▶ **DIRECTIONS FOR THIS TASK**: Identify the lines that contain the word "Blender", then copy them.

▶ **Extracted records**:
START

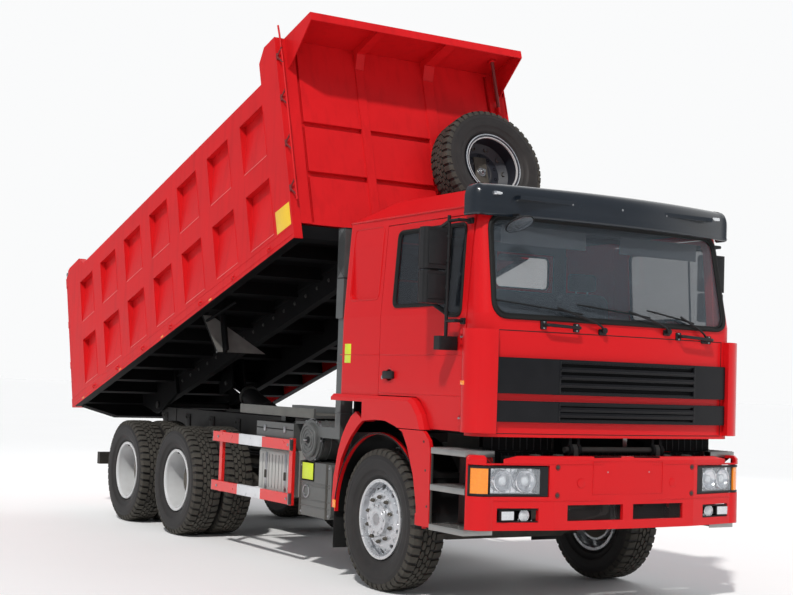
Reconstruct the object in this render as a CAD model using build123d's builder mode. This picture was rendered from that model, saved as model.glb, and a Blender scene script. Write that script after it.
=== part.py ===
from build123d import *
import os
from math import asin, atan2, cos, degrees, hypot, radians, sin, sqrt

# A three-axle dump truck with its bed partly raised, in millimetres.
# +X is the truck's left, -Y is forward and +Z is up. The ground is z = 0.
# Stations along the truck are given as distances behind the front axle, and
# aft() turns such a distance into Y. Stations in the tipped bed are given
# along its floor from the rear edge (s) and square to its floor (h).

os.makedirs("parts", exist_ok=True)

# ---------------------------------------------------------------- dimensions
# running gear
tyre_radius = 530
tyre_width = 300
rim_seat_radius = 284
rim_flange_radius = 300
rim_half_width = 118
rim_wall = 12
seat_clearance = 0.3
wheelbase = 3800
bogie_spacing = 1350
front_track_half = 1025
rear_track_half = 915
dual_spacing = 330
kingpin_x = 880
kingpin_radius = 22
spindle_radius = 40
running_clearance = 0.05
swing_gap = 5

# chassis
rail_outer_x = 430
rail_height = 300
rail_flange = 80
rail_wall = 8
rail_top = 1000
rail_front = -1180
subframe_height = 184
subframe_front = 1150
rail_rear = wheelbase + bogie_spacing + 850

# bed
bed_tip = 16.44
hinge_station = rail_rear + 102
hinge_z = 1204
hinge_radius = 40
rear_overhang = 700
hinge_drop = 150
bed_half_width = 1232
bed_wall = 82
bed_length = 5590
board_set = 12
rail_band = 195
rear_post_s = 400
bed_floor_h = 120
bed_floor_wall = 12
bed_beam_drop = 160
bed_beam_x = 370
bed_beam_width = 80
gate_depth = 95
gate_top_h = 1600
bed_front_s = bed_length + 60
canopy_tip_s = bed_front_s + 485
front_post_s = bed_front_s - 329
bed_rail_h = gate_top_h - 15
post_h = gate_top_h + 90
front_post_h = gate_top_h + 295

# hoist
hoist_base_station = wheelbase - 800
hoist_base_z = 820
hoist_pin_s = 1700
hoist_pin_h = -150
barrel_radius = 100
rod_radius = 45

# cab
cab_half_width = 1172
cab_top_half_width = 1122
cab_front = -1375
cab_corner = -1300
cab_top_front = -1245
cab_top_corner = -1165
cab_rear = 650
cab_floor_z = 1215
cab_arch_z = 1462
cab_arch_station = -404
belt_z = 2055
eaves_z = 2815
roof_top_z = 2958
cab_wall = 30
cab_pivot_station = -1330
cab_pivot_z = 1130
door_front = -1117
door_rear = 30
door_gap = 6
glass_inset = 10
glass_wall = 6
mirror_reach = 1425

# bumper
bumper_reach = 1492
bumper_half_width = 1240
bumper_low = 590
bumper_top = 1092
bumper_wall = 30

# ---------------------------------------------------------- shared reference
tip = radians(bed_tip)
bed_rear_station = hinge_station + rear_overhang * cos(tip) + hinge_drop * sin(tip)
bed_rear_z = hinge_z - rear_overhang * sin(tip) + hinge_drop * cos(tip)
rear_reach = bed_rear_station + gate_depth * cos(tip) + gate_top_h * sin(tip)
front_axle_y = (bumper_reach - rear_reach) / 2
hub_z = tyre_radius


def aft(distance):
    """Y of a station behind the front axle."""
    return front_axle_y + distance


bed_plane = Plane(
    origin=(0, aft(bed_rear_station), bed_rear_z),
    x_dir=(1, 0, 0),
    z_dir=(0, sin(tip), cos(tip)),
)


def bed_point(x, s, h):
    """Row-frame point of a place in the tipped bed."""
    return bed_plane.from_local_coords((x, -s, h))


def bed_beside(x):
    """Plane square to X at x, its own x rearward along the bed floor and its y square to the floor."""
    return Plane(origin=bed_point(x, 0, 0), x_dir=bed_plane.y_dir, z_dir=(1, 0, 0))


def bed_across(s):
    """Plane across the bed at s, facing forward, its x the truck's X and its y square to the floor."""
    return Plane(origin=bed_point(0, s, 0), x_dir=(1, 0, 0), z_dir=-bed_plane.y_dir)


def block(x, y, z, mode=Mode.ADD):
    """A box between two limits on each axis of the open part's own plane."""
    middle = [(a + b) / 2 for a, b in (x, y, z)]
    with Locations(tuple(middle)):
        Box(abs(x[1] - x[0]), abs(y[1] - y[0]), abs(z[1] - z[0]), mode=mode)


def bed_block(x, s, h, mode=Mode.ADD):
    """A box in a part that is built on bed_plane."""
    block(x, (-s[0], -s[1]), h, mode)


def bar(start, end, radius, mode=Mode.ADD):
    """A round bar between two points."""
    run = Vector(*end) - Vector(*start)
    with Locations(Plane(origin=start, z_dir=run)):
        Cylinder(radius, run.length, align=(Align.CENTER, Align.CENTER, Align.MIN), mode=mode)


def profile(plane, points, depth, mode=Mode.ADD, both=False):
    """A prism of a closed outline on a plane."""
    with BuildSketch(plane) as outline:
        with BuildLine():
            Polyline(*points, close=True)
        make_face()
    extrude(outline.sketch, amount=depth, mode=mode, both=both)


def save(part, name):
    """Label a finished piece and write it."""
    part.label = name
    export_step(part, f"parts/{name}.step")


# ------------------------------------------------------------------- wheels
def wheel_plane(x, y):
    """Plane through a wheel's axle, its x along the axle and its y up."""
    return Plane(origin=(x, y, hub_z), x_dir=(1, 0, 0), z_dir=(0, -1, 0))


def axle_line(y):
    return Axis((0, y, hub_z), (1, 0, 0))


tyre_bead = rim_half_width - 4
tyre_half = tyre_width / 2


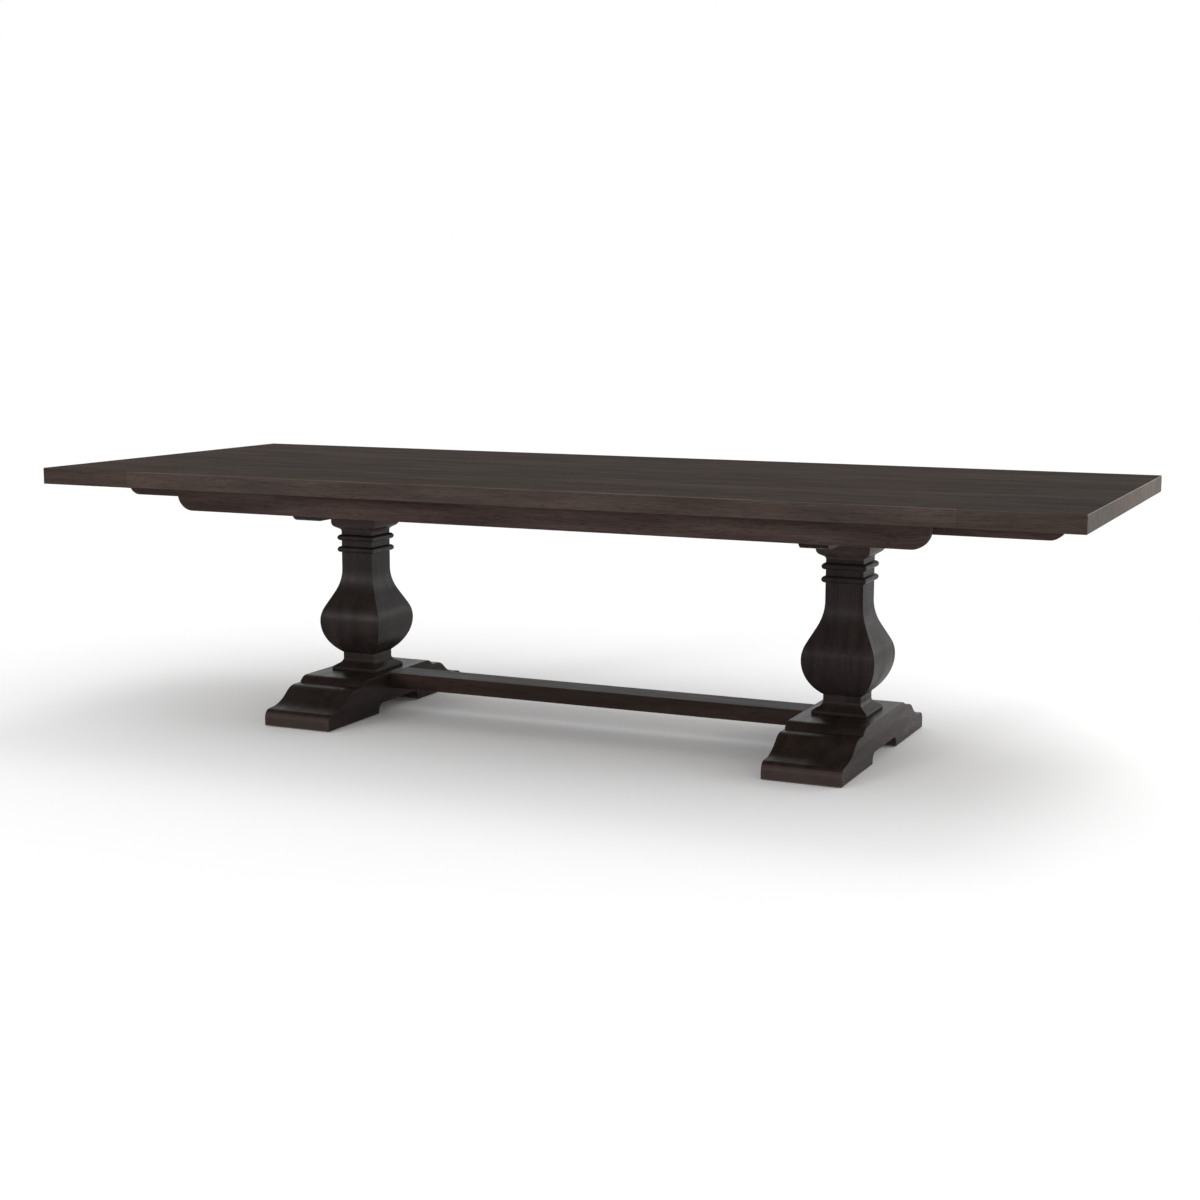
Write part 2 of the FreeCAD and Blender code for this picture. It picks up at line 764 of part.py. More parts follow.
def profiled(name, corners, bottom, side):
    # A square section with the same outline on all four faces, mitred at its corners.
    width = max(x.value for x, _, _ in corners)
    widest = [x for x, _, _ in corners if x.value == width][0]
    depth = widest * 2 + size.overrun
    faces = [extruded(f"{name}_{role}", f"{role}_Plane", corners, depth) for role in ("XZ", "YZ")]
    for face in faces:
        place(face, side * pedestal_place, none, bottom)
    piece = doc.addObject("Part::Common", name)
    piece.Base, piece.Tool = faces
    return piece


def stepped_corners(shares, inner, outer, height):
    return [(inner + (outer - inner) * across, height * up, bulge) for across, up, bulge in shares]


def pedestal_corners():
    neck = size.neck_width / 2
    height = pedestal_top - pedestal_bottom
    corners = stepped_corners(bulb_shares, neck, size.bulb_width / 2, height)
    for share in bead_height_shares:
        middle = height * share
        corners.append((neck, middle - size.bead_radius, quarter_bulge_share))
        corners.append((neck + size.bead_radius, middle, quarter_bulge_share))
        corners.append((neck, middle + size.bead_radius, 0))
    corners.append((neck, height, 0))
    return mirrored_outline(corners)


def pedestal_dowels(name, side, bottom, length, radius):
    places = [(turn * size.pedestal_dowel_x, turn * size.pedestal_dowel_y) for turn in (-1, 1)]
    return [cylinder(f"{name}_{number}", radius, length, (side * pedestal_place + x, y, bottom))
            for number, (x, y) in enumerate(places)]


def make_pedestal(side, name):
    # Plinth, pedestal and capital, stacked on the foot and clamped by the tie rod.
    x = side * pedestal_place
    neck = size.neck_width / 2
    low_dowel_bottom = size.foot_height - size.pedestal_dowel_bite
    low_dowel_length = size.plinth_height + size.pedestal_dowel_bite * 2
    high_dowel_bottom = pedestal_top - size.pedestal_dowel_bite
    high_dowel_length = size.capital_height + size.pedestal_dowel_bite * 2
    dowels = pedestal_dowels(f"{name}_low_dowel", side, low_dowel_bottom, low_dowel_length,
                             size.pedestal_dowel_radius)
    dowels += pedestal_dowels(f"{name}_high_dowel", side, high_dowel_bottom, high_dowel_length,
                              size.pedestal_dowel_radius)

    def holes(piece, low=True, high=True):
        radius = size.pedestal_dowel_radius + size.dowel_gap
        extra = size.dowel_end_gap
        bore_radius = size.tie_rod_radius + size.rod_gap
        cutters = [cylinder(f"{name}_{piece}_rod_bore", bore_radius, underside, (x, none, none))]
        if low:
            cutters += pedestal_dowels(f"{name}_{piece}_low_hole", side, low_dowel_bottom - extra,
                                       low_dowel_length + extra * 2, radius)
        if high:
            cutters += pedestal_dowels(f"{name}_{piece}_high_hole", side, high_dowel_bottom - extra,
                                       high_dowel_length + extra * 2, radius)
        return cutters

    plinth = profiled(f"{name}_plinth_block",
                      mirrored_outline(stepped_corners(plinth_shares, neck, size.plinth_width / 2,
                                                       size.plinth_height)), size.foot_height, side)
    post = profiled(f"{name}_pedestal_post", pedestal_corners(), pedestal_bottom, side)
    capital = profiled(f"{name}_capital_block",
                       mirrored_outline(stepped_corners(capital_shares, neck, size.capital_width / 2,
                                                        size.capital_height)), pedestal_top, side)
    keep(without(f"{name}_plinth_bored", plinth, holes("plinth", high=False)), f"{name}_plinth")
    keep(without(f"{name}_pedestal_bored", post, holes("post")), f"{name}_pedestal")
    keep(without(f"{name}_capital_bored", capital, holes("capital", low=False)), f"{name}_capital")
    make_foot(side, name, holes("foot", high=False))
    lags = make_bearer(side, name, holes("bearer", low=False))
    return dowels, lags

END

▶ **FINISHED EXERCISE**:
Reconstruct the object in this render as a CAD model using build123d's builder mode. This picture was rendered from that model, saved as model.glb, and a Blender scene script. Write that script after it.
Write part 2 of the FreeCAD and Blender code for this picture. It picks up at line 764 of part.py. More parts follow.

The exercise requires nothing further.